たとえば60%の有効率(反応者比率)を示した試験結果は「薬が効かない」ことのエビデンスに思えてならない。だって100人中40人の患者が治らないことを明らかにしたのだから。

「プラセボ群に対する実薬群の優越性が検証されたランダム化比較試験」って何だろう? 私にはそれが薬の有効性のエビデンスだとはまるで思えない。それって「薬に反応する人がそのあたりにたまたま存在してラッキーだったこと」を示しているだけでしょ? ……え、「お前の有効性の定義はおかしい」って? 私も審査当局と大学で34年間有効性評価をやっているが、その間、有効性の正しい定義なるものを教えてもらったことは一度もないのだが。
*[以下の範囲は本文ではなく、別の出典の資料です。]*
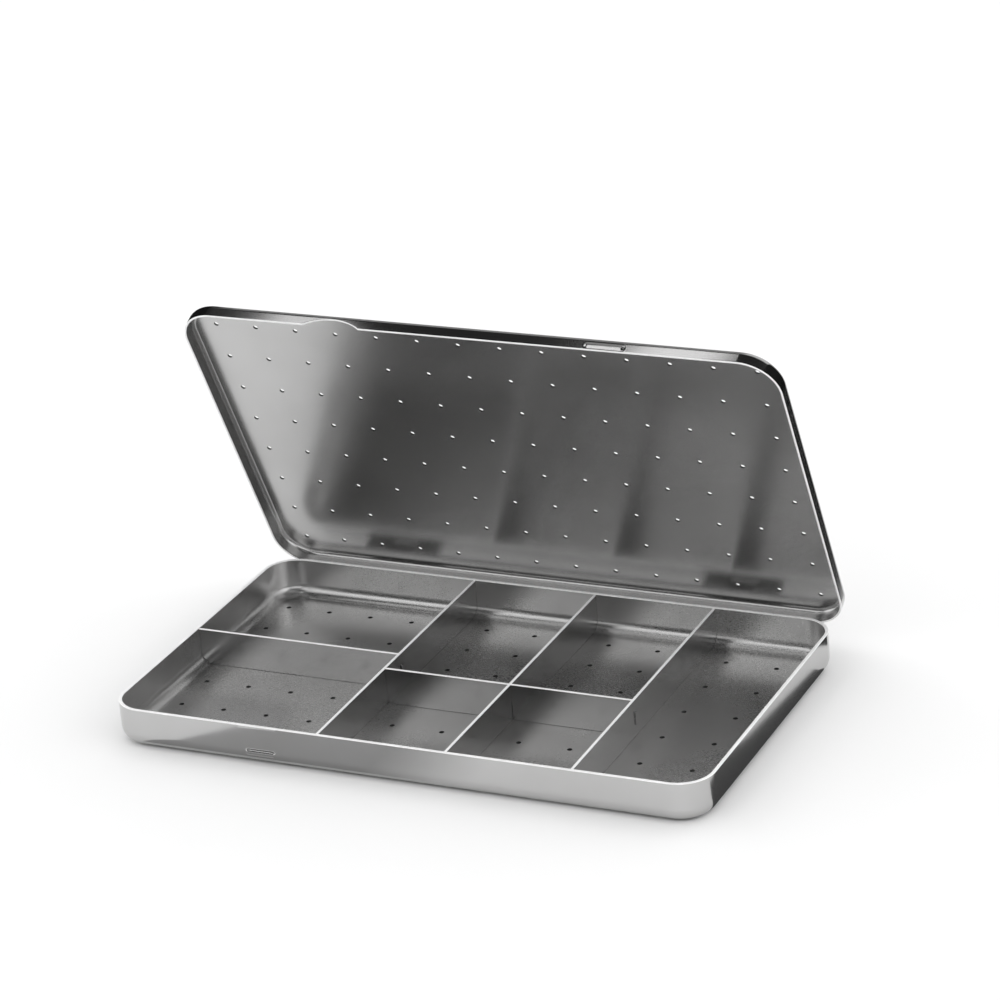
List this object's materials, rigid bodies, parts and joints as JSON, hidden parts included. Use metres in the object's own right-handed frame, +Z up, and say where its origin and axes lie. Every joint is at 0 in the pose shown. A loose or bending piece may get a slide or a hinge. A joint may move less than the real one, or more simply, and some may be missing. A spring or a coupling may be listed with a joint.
{
  "type": "sterilization container",
  "caption": "Flat rectangular steel case with rounded corners, a floor divided into compartments and a perforated lid hinged along its back edge.",
  "frame": {"origin": "middle of the tray's flat underside, on the surface that it rests on", "axes": "+X to the right along the length, parallel to the hinge axis; +Y from the front wall to the hinge side; +Z up"},
  "size_m": [0.1826, 0.1146, 0.1079],
  "materials": {
    "tray_steel": "satin-polished stainless sheet",
    "lid_steel": "satin-polished stainless sheet",
    "divider_steel": "polished stainless sheet with bright cut edges",
    "hinge_steel": "rolled stainless strip",
    "pin_steel": "drawn stainless wire"
  },
  "bodies": {
    "tray": {"base_tray": "tray_steel", "divider_left": "divider_steel", "divider_middle": "divider_steel", "divider_right": "divider_steel", "cross_divider_left": "divider_steel", "cross_divider_right": "divider_steel", "hinge_base_leaf_left": "hinge_steel", "hinge_pin_left": "pin_steel", "hinge_base_leaf_right": "hinge_steel", "hinge_pin_right": "pin_steel"},
    "lid": {"lid_cover": "lid_steel", "hinge_lid_leaf_left": "hinge_steel", "hinge_lid_leaf_right": "hinge_steel"}
  },
  "joints": [
    {"name": "lid_hinge", "type": "hinge", "parent": "tray", "child": "lid", "pos_m": [0, 0.05575, 0.006], "axis": [-1, 0, 0], "range_deg": [-64.7, 110.3]}
  ]
}
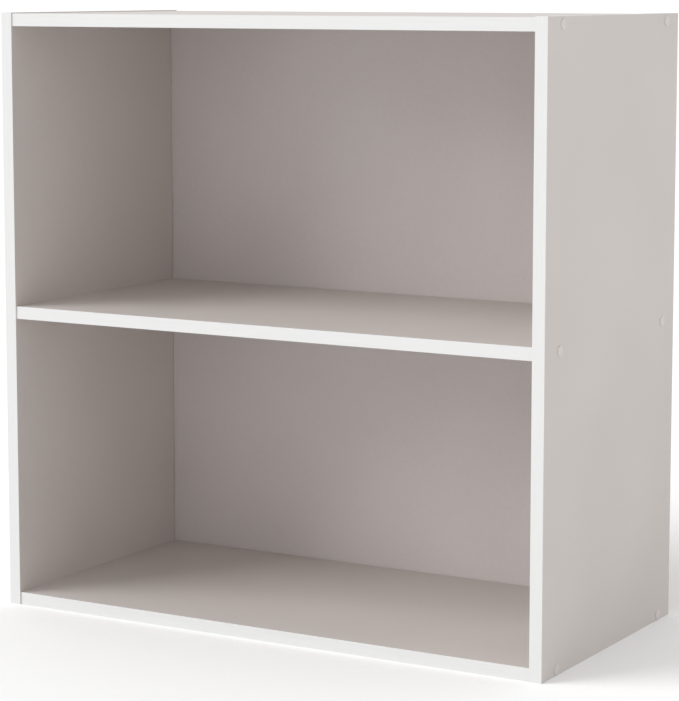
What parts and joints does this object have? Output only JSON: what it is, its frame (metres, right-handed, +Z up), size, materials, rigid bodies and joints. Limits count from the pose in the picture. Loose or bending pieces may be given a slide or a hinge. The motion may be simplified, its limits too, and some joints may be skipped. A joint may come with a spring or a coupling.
{
  "type": "open bookcase",
  "caption": "Open bookcase carcass with two equal compartments: melamine-faced chipboard panels with edging, grooved-in back, screwed and dowelled joints.",
  "frame": {"origin": "centre of the footprint, on the plane that the case stands on", "axes": "+X to the right of someone facing the open front, +Y to the back, +Z up"},
  "size_m": [0.767, 0.375, 0.765],
  "materials": {
    "melamine_board": "chipboard faced with warm light grey melamine, matt, fine-textured",
    "hardboard": "3 mm hardboard, warm grey foil in front, bare brown at the rear",
    "edging": "white ABS edging, satin",
    "cap": "moulded polyethylene cap, warm light grey, matt",
    "steel": "zinc-plated steel",
    "beech": "fluted beech, bare"
  },
  "bodies": {
    "root": {"left_side_panel": "melamine_board", "right_side_panel": "melamine_board", "top_panel": "melamine_board", "middle_shelf": "melamine_board", "bottom_panel": "melamine_board", "back_panel": "hardboard", "left_side_front_edging": "edging", "left_side_top_edging": "edging", "left_side_foot_edging": "edging", "right_side_front_edging": "edging", "right_side_top_edging": "edging", "right_side_foot_edging": "edging", "top_panel_front_edging": "edging", "middle_shelf_front_edging": "edging", "bottom_panel_front_edging": "edging", "left_side_screw_caps": "cap", "right_side_screw_caps": "cap", "top_panel_screws": "steel", "middle_shelf_screws": "steel", "bottom_panel_screws": "steel", "top_panel_dowels": "beech", "middle_shelf_dowels": "beech", "bottom_panel_dowels": "beech", "back_panel_pins": "steel"}
  },
  "joints": []
}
1000人の患者が参加した薬の臨床試験結果があったとする。で、今まさにその薬を服用するか否か悩んでいる私やあなたにとって、その結果は「これから起きる自分の人生の1000倍(1000回分!)に相当する何か」だろうか。そうは思えない。1000倍どころか、「誰かに言われるがままに薬を飲んだ見知らぬ人々の経験を、私の未来とどう重ね合わせろと言うのだ?」と逆に無視したくなるかも。

自分自身の未来がかかった意思決定では、たとえば「隣に住むAさんが同じ医師に勧められてその薬を飲み、効いたと喜んでたっけ」というn=1の実例をエビデンスとして採用することがある。医師だってその手の事例ベースの枯れた推論(カルナップの帰納論理)で処方や治療の選択を行うことがあるはずである(そうでしょ?)。

誰もが自分の決定に何らかのエビデンスを強いられるがゆえに、世の出来事(例:臨床試験)の解釈の自由と人の行為の自由、その両方が歪められているとすれば、それはいわゆる「本末転倒」というやつである。